Give the lines of the material verbatim, from the first line to the line with "of the finer", including both.

▸ DATASET EXCERPTS:
## begin
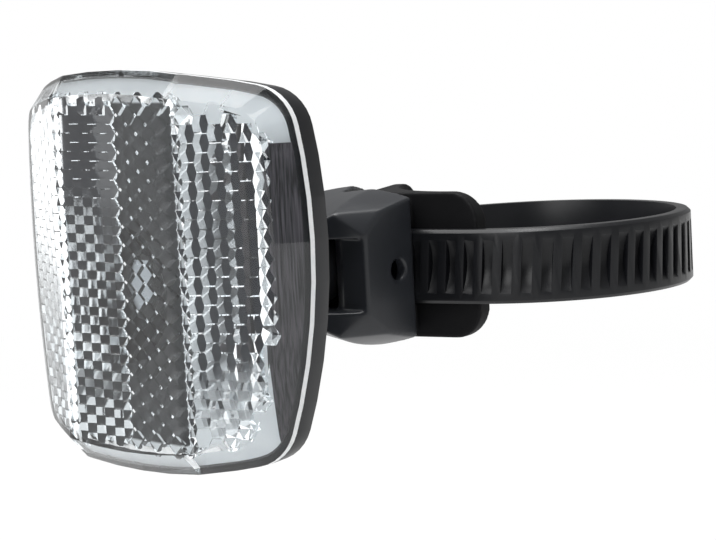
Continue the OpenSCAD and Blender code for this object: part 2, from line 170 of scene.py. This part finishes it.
class ReflectorSizes(bpy.types.PropertyGroup):
    """Sizes of the finer forms"""

    shell_edge: bpy.props.FloatProperty(
        name="Shell edge radius", description="Rounding of the back shell's edges",
        default=0.25 * MM, unit="LENGTH")
    strap_edge: bpy.props.FloatProperty(
        name="Strap edge radius", description="Rounding of the strap's edges and grooves",
        default=0.12 * MM, unit="LENGTH")
    housing_steps: bpy.props.IntProperty(
        name="Housing softness", description="Relaxing steps that round the clamp housing", default=12)
    saddle_steps: bpy.props.IntProperty(
        name="Saddle softness", description="Relaxing steps that round the saddle pad", default=10)


class ReflectorColours(bpy.types.PropertyGroup):
    """Colours of the finishes"""

    shell: bpy.props.FloatVectorProperty(
        name="Shell", description="Black moulded plastic of the back shell", subtype="COLOR",
        size=4, min=0, max=1, default=linear_colour("#101114"))
    housing: bpy.props.FloatVectorProperty(
        name="Housing", description="Black glass-filled nylon of the clamp housing", subtype="COLOR",
        size=4, min=0, max=1, default=linear_colour("#1E2024"))
    strap: bpy.props.FloatVectorProperty(
        name="Strap", description="Black nylon of the strap", subtype="COLOR",
        size=4, min=0, max=1, default=linear_colour("#0C0D10"))
    saddle: bpy.props.FloatVectorProperty(
        name="Saddle pad", description="Black rubber of the saddle pad", subtype="COLOR",
        size=4, min=0, max=1, default=linear_colour("#0A0A0C"))
    lens: bpy.props.FloatVectorProperty(
        name="Lens", description="Clear acrylic of the lens", subtype="COLOR",
        size=4, min=0, max=1, default=linear_colour("#F4F8FA"))


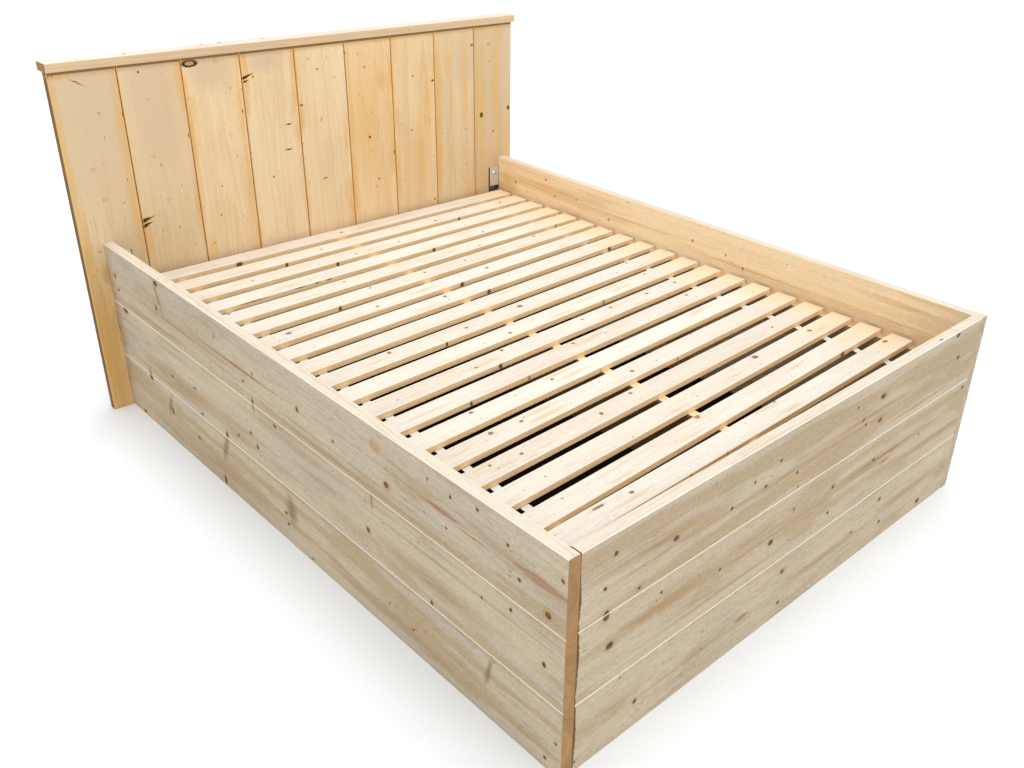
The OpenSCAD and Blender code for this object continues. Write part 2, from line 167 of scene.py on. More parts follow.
FOOT_MARKS_MM = {
    "stains": [
        (-600, 490, 240, 14), (-180, 459, 640, 8), (530, 414, 200, 5), (250, 480, 270, 8),
        (-555, 311, 280, 19), (280, 311, 460, 17), (0, 296, 520, 5), (-330, 232, 320, 8),
        (131, 90, 210, 14), (551, 106, 190, 18), (-400, 82, 210, 8), (780, 90, 60, 34),
        (640, 250, 220, 14),
    ],
    "resin": [(-226, 90, 34, 10), (372, 289, 40, 5), (360, 312, 180, 4)],
    "eyes": [(-64, 147, 13, 10), (-700, 299, 16, 10), (300, 520, 18, 10), (-430, 255, 14, 8)],
    "gaps": [(-800, 470, 5, 80), (-800, 320, 7, 130), (-800, 110, 7, 150)],
    "knots": [
        (-704, 534, 5, 5), (-518, 476, 9, 7), (-730, 460, 4, 4), (-626, 405, 5, 5),
        (-722, 386, 8, 12), (-550, 350, 4, 4), (-706, 299, 9, 8), (-344, 301, 4, 4),
        (-249, 496, 4, 4), (-152, 514, 4, 4), (-72, 445, 4, 4), (172, 531, 4, 4), (228, 461, 4, 4),
        (303, 446, 9, 6), (294, 520, 10, 7), (676, 575, 8, 6), (708, 495, 9, 6), (-60, 334, 4, 4),
        (-144, 276, 9, 7), (116, 320, 6, 5), (312, 319, 6, 5), (112, 241, 5, 5), (-68, 147, 7, 6),
        (398, 152, 7, 5), (266, 102, 5, 4), (-610, 77, 6, 6), (-64, 44, 5, 5), (426, 61, 6, 5),
        (658, 26, 10, 6), (-60, 400, 3, 3), (560, 300, 4, 4), (-795, 28, 4, 4), (792, 370, 6, 5),
        (-328, 462, 4, 4), (-203, 465, 5, 4), (212, 480, 4, 4),
    ],
}
# A knot on the foot panel's upper edge, as (x, how far outwards from the middle of the edge,
# half length, half width)
FOOT_EDGE_MM = [(591, 7, 13, 4)]
RIGHT_MARKS_MM = {
    "stains": [
        (-780, 480, 260, 8), (-300, 478, 340, 5), (300, 505, 300, 6), (720, 520, 330, 22),
        (-860, 540, 160, 12), (980, 480, 90, 60),
    ],
    "knots": [
        (-32, 514, 4, 4), (-182, 504, 3, 4), (-260, 477, 4, 5), (383, 483, 4, 4), (562, 515, 3, 4),
        (741, 553, 4, 3), (686, 498, 4, 4), (924, 501, 4, 4), (-620, 300, 6, 6), (120, 250, 7, 6),
        (820, 120, 6, 5), (-330, 90, 7, 7),
    ],
}
# The same for the slats seen from above, with y in place of the height
SLAT_MARKS_MM = {
    "knots": [
        (-2, 975, 6, 5), (351, 862, 6, 5), (688, 874, 6, 5), (-152, 870, 4, 4), (-479, 762, 5, 4),
        (-84, 754, 5, 4), (106, 762, 4, 4), (411, 649, 6, 4), (-662, 570, 5, 5), (-254, 565, 4, 4),
        (309, 547, 4, 4), (-219, 466, 4, 4), (-2, 460, 5, 4), (175, 463, 4, 4), (528, 492, 7, 5),
        (-594, 334, 8, 6), (-284, 328, 5, 4), (189, 360, 7, 5), (-74, 255, 7, 6), (-444, 37, 7, 6),
        (-171, 27, 6, 5), (60, 43, 9, 7), (598, 82, 5, 4), (-93, -86, 5, 5), (570, -30, 4, 4),
        (-189, -158, 6, 5), (141, -158, 5, 4), (276, -150, 6, 5), (448, -150, 5, 5),
        (594, -146, 6, 5), (-314, -195, 5, 4), (1, -260, 5, 5), (541, -243, 6, 5),
        (-483, -380, 6, 5), (-199, -383, 6, 5), (129, -448, 7, 4), (-510, -491, 7, 6),
        (-414, -497, 6, 5), (4, -494, 6, 5), (-606, -602, 5, 4), (-516, -612, 5, 4),
        (-231, -603, 5, 5), (-93, -578, 5, 4), (553, -578, 5, 4), (343, -668, 10, 8),
        (621, -668, 8, 6), (-56, -776, 11, 9), (-535, -888, 16, 4), (-435, -898, 6, 5),
        (733, -863, 9, 7), (163, -863, 5, 4),
    ],
}
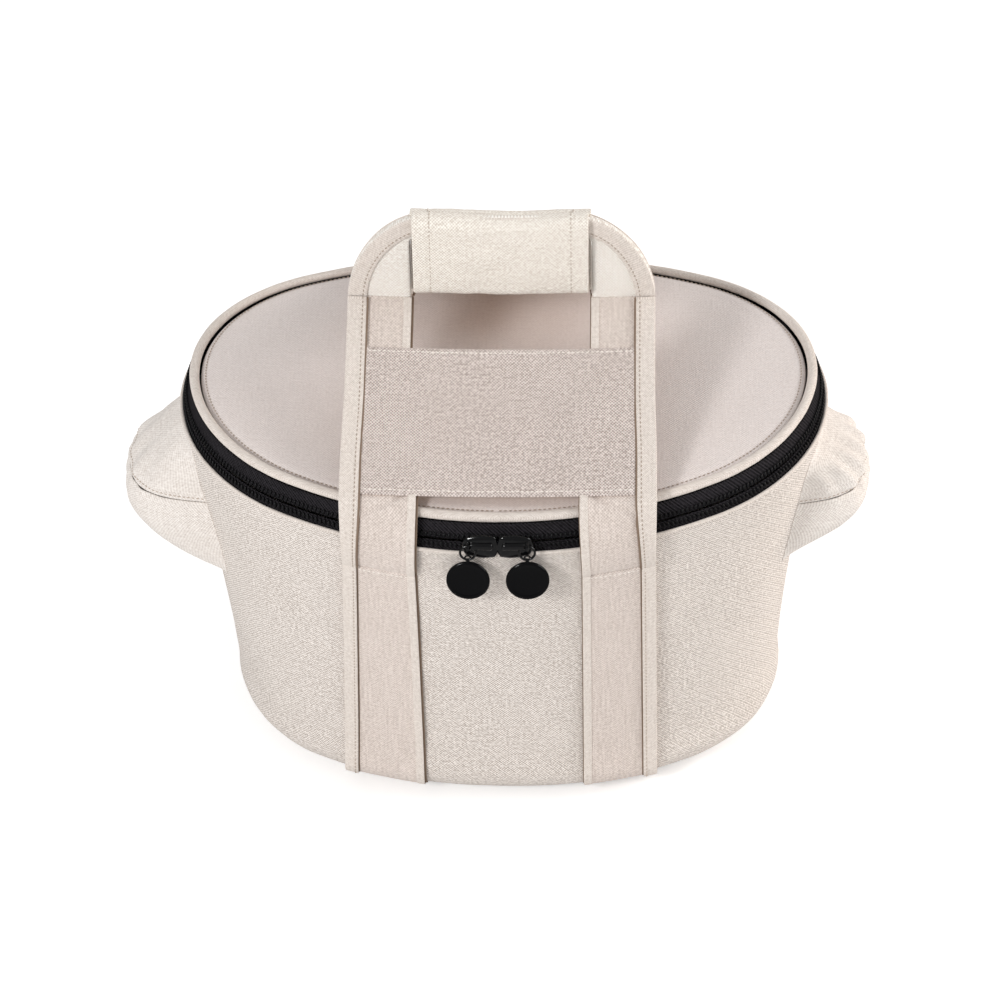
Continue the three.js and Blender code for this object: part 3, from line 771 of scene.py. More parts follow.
def mirrored(place: Place, side: Side, end: End) -> Place:
    """Puts a surface of the front right of the bag in another quarter.

    Args:
        place: The surface at the front right.
        side: The half it goes to.
        end: The end it goes to.

    Returns:
        The surface there, with its face still outwards.
    """
    turned = side.value * end.value > 0

    def moved(u: float, v: float) -> Point:
        """Returns the point there."""
        x, y, z = place(1 - u if turned else u, v)
        return side.value * x, -end.value * y, z
    return moved


def dress(piece: bpy.types.Object, finish: Finish, nodes: Iterable[str]) -> None:
    """Gives a piece its finish's material, and hides the solids that it replaces."""
    piece.data.materials.append(finish.made)
    if nodes:
        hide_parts(*nodes)


def settle(piece: bpy.types.Object, body: str, finish: Finish, *nodes: str) -> bpy.types.Object:
    """Dresses a piece that moves with one body.

    Args:
        piece: The piece, in place.
        body: The body that it rides on.
        finish: Its finish.
        nodes: The solids that it replaces.

    Returns:
        The piece.
    """
    dress(piece, finish, nodes)
    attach(piece, body)
    LOG.info("%s rides on %s", piece.name, body)
    return piece


def bead() -> bpy.types.Mesh:
    """Returns a small rounded form, one unit in radius, that stitches and teeth are copies of."""
    work = bmesh.new()
    bmesh.ops.create_uvsphere(work, u_segments=6, v_segments=4, radius=1.0)
    mesh = bpy.data.meshes.new("bead")
    for face in work.faces:
        face.smooth = True
    work.to_mesh(mesh)
    work.free()
    return mesh


def string_beads(name: str, stations: Iterable[Matrix]) -> bpy.types.Object:
    """Returns one piece with a bead at every station, whose matrix turns and scales it."""
    pattern = bead()
    work = bmesh.new()
    for station in stations:
        before = len(work.verts)
        work.from_mesh(pattern)
        work.verts.ensure_lookup_table()
        for vertex in work.verts[before:]:
            vertex.co = station @ vertex.co
    bpy.data.meshes.remove(pattern)
    return to_object(name, work)


def walk(path: Callable[[float], Vector], pitch: float, samples: int = 400) -> list[float]:
    """Shares of a path that lie equally far apart.

    Args:
        path: Gives the point, in metres, for a share.
        pitch: Distance between them, in millimetres.
        samples: How finely the path is measured.

    Returns:
        The shares, each in the middle of its stretch.
    """
    lengths = run_lengths(path(index / samples) for index in range(samples + 1))
    count = max(round(lengths[-1] / (pitch * MM)), 1)
    shares = []
    index = 0
    for number in range(count):
        wanted = (number + 0.5) * lengths[-1] / count
        while lengths[index + 1] < wanted:
            index += 1
        step = lengths[index + 1] - lengths[index]
        shares.append((index + (wanted - lengths[index]) / step) / samples)
    return shares


@dataclass(frozen=True)
class Stitching:
    """A line of stitches on a surface."""

    pitch: float = 2.7
    length: float = 1.9
    width: float = 0.7

    def sew(self, name: str, place: Place, route: Callable[[float], tuple[float, float]]) -> bpy.types.Object:
        """Lays stitches along a route.

        Args:
            name: The piece's name.
            place: The surface that they lie on.
            route: Gives the surface's two shares for a share of the route.

        Returns:
            The stitches.
        """
        def on_surface(share: float) -> Vector:
            """Returns the point of the route, in metres."""
            return OVAL.saddle(place(*route(share)))

        stations = []
        for share in walk(on_surface, self.pitch):
            u, v = route(share)
            step = 0.002
            across = OVAL.saddle(place(u + step, v)) - OVAL.saddle(place(u - step, v))
            up = OVAL.saddle(place(u, v + step)) - OVAL.saddle(place(u, v - step))
            away = across.cross(up).normalized()
            ahead = (on_surface(min(share + step, 1.0)) - on_surface(max(share - step, 0.0))).normalized()
            turn = turned_to(ahead, away.cross(ahead).normalized(), away)
            scale = Matrix.Diagonal((self.length / 2 * MM, self.width / 2 * MM, self.width / 2 * MM, 1.0))
            stations.append(Matrix.Translation(on_surface(share)) @ turn @ scale)
        return string_beads(name, stations)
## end
▸ RESULT:
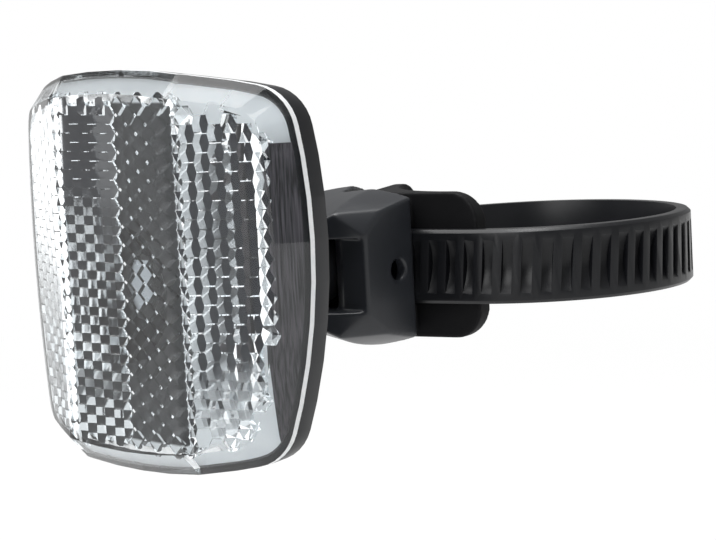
Continue the OpenSCAD and Blender code for this object: part 2, from line 170 of scene.py. This part finishes it.
class ReflectorSizes(bpy.types.PropertyGroup):
    """Sizes of the finer forms"""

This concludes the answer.